Ryerson honours prof who fought against same-sex marriage

Will she wave her honorary degree at the Pride Parade?


Margaret Somerville, the doyenne of Canadian academics opposed to same-sex marriage, will be given an honorary doctorate by Ryerson University — on the first day of Toronto’s Pride Week.

Outraged queer activists say that if the honorary degree can’t be withdrawn, the presentation should at least not occur during Pride.

Somerville, a professor in both the law and medicine faculties at McGill, specializes in the ethics of science and technology, has been particularly outspoken about the issue of same-sex marriage and the risk of harm to children. She is being awarded the degree at the Graduate Studies convocation on Mon, Jun 19.
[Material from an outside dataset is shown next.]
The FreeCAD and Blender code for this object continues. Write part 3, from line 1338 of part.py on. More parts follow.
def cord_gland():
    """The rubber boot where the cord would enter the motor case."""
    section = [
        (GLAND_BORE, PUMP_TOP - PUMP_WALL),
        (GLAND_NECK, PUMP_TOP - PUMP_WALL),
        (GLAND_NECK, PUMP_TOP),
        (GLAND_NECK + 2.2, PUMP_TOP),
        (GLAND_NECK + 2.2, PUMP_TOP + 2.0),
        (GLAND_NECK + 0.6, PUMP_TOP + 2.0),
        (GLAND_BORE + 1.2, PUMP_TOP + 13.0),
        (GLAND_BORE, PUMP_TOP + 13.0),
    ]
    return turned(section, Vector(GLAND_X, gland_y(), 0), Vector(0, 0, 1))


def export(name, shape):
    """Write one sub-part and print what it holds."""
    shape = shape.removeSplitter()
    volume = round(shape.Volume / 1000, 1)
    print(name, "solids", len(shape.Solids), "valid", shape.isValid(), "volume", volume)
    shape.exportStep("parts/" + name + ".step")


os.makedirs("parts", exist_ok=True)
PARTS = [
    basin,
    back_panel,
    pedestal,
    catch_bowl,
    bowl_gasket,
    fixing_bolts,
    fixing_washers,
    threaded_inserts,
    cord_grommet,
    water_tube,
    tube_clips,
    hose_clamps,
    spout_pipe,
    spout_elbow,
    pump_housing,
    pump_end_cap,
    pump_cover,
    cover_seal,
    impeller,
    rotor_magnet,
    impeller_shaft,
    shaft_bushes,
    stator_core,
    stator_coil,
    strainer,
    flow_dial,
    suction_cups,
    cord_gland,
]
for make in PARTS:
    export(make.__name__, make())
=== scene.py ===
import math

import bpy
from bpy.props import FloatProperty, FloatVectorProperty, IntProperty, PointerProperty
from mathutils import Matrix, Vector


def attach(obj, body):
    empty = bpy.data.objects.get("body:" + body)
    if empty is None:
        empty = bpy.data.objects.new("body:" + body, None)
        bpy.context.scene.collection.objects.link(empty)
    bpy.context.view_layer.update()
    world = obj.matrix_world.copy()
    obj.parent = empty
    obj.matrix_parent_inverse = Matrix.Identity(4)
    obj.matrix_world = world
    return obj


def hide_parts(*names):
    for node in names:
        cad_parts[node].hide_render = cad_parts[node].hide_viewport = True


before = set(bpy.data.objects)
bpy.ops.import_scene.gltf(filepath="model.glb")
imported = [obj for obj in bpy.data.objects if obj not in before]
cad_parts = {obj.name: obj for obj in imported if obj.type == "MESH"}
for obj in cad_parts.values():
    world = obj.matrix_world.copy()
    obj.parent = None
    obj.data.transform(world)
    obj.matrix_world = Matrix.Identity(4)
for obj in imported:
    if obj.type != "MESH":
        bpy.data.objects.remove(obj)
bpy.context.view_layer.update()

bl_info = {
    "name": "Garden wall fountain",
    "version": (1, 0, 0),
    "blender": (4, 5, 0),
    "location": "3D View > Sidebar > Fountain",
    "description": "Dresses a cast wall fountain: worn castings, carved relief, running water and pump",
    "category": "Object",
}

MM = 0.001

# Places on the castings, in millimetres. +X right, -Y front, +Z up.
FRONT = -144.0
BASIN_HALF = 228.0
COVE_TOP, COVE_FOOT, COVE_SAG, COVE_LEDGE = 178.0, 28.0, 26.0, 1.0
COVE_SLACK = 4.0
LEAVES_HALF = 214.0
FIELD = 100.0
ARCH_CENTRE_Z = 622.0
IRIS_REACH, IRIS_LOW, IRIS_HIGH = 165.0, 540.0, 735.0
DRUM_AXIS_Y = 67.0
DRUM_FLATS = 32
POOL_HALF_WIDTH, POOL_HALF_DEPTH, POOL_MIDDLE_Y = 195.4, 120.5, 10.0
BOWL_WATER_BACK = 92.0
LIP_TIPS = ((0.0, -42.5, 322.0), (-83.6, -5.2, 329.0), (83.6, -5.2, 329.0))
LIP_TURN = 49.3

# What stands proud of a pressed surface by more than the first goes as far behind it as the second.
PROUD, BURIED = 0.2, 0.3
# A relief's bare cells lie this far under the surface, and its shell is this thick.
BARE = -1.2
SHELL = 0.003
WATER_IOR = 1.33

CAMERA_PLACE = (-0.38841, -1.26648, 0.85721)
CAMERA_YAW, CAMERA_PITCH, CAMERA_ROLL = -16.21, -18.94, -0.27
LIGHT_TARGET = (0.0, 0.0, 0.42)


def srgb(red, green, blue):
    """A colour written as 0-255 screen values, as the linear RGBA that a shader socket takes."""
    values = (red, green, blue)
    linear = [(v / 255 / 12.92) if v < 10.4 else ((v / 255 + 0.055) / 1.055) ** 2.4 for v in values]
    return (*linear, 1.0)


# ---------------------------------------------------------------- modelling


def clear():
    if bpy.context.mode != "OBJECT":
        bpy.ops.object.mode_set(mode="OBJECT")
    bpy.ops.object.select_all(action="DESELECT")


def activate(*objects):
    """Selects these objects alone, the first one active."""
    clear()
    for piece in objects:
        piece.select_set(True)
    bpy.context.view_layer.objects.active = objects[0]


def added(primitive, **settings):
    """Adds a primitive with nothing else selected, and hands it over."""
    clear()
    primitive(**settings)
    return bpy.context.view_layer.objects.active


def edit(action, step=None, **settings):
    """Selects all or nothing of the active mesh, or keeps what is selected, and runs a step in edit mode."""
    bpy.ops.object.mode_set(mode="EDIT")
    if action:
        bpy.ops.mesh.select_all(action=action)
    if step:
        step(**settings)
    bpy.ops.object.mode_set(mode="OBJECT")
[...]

“A university needs to take a person’s whole record into consideration when they bestow an honorary doctorate,” says Gilles Marchildon, executive director of national lobby group Egale Canada. “Somerville’s views on LGBT [lesbian, gay, bisexual, trans] equality are something that are quite public, so in a sense what Ryerson could be saying is that it doesn’t matter.”

In a 2003 article in the Ottawa Citizen Somerville wrote, “[Same-sex marriage] would also, unavoidably, be a societal declaration that children don’t have any basic right to know who their biological parents are and that they don’t need both a mother and a father. Same-sex marriage makes children’s rights secondary to adults’. It contravenes the ethical principle that children, as the most vulnerable people, must come first.”

In a 2005 Montreal Gazette article, Somerville uses the slippery slope argument, connecting same-sex relationships to incest.

“The laws against consanguineous marriage — marrying a close relative — could also be challenged if marriage has nothing to do with procreation,” wrote Somerville.

Brent Hawkes, pastor at the Metropolitian Community Church Of Toronto, was outraged when he first learned of the honour. After a flurry of phone calls and in particular a discussion with Maurice Yeates, Ryerson’s dean of Graduate Studies, Hawkes has calmed down — somewhat.

“I still think it was a bad decision and a potentially harmful decision,” says Hawkes, who is considering organizing a protest event. “Ryerson needs to do something to counteract the impression that they are honouring homophobia. Ryerson has done good things in the past; this sends a bad message that very much needs to be counteracted.”

Mandy Ridley, summer coordinator for RyePride, Ryerson’s queer students’, says they are planning a response. Ryerson University officials did not respond to Xtra’s calls by press time.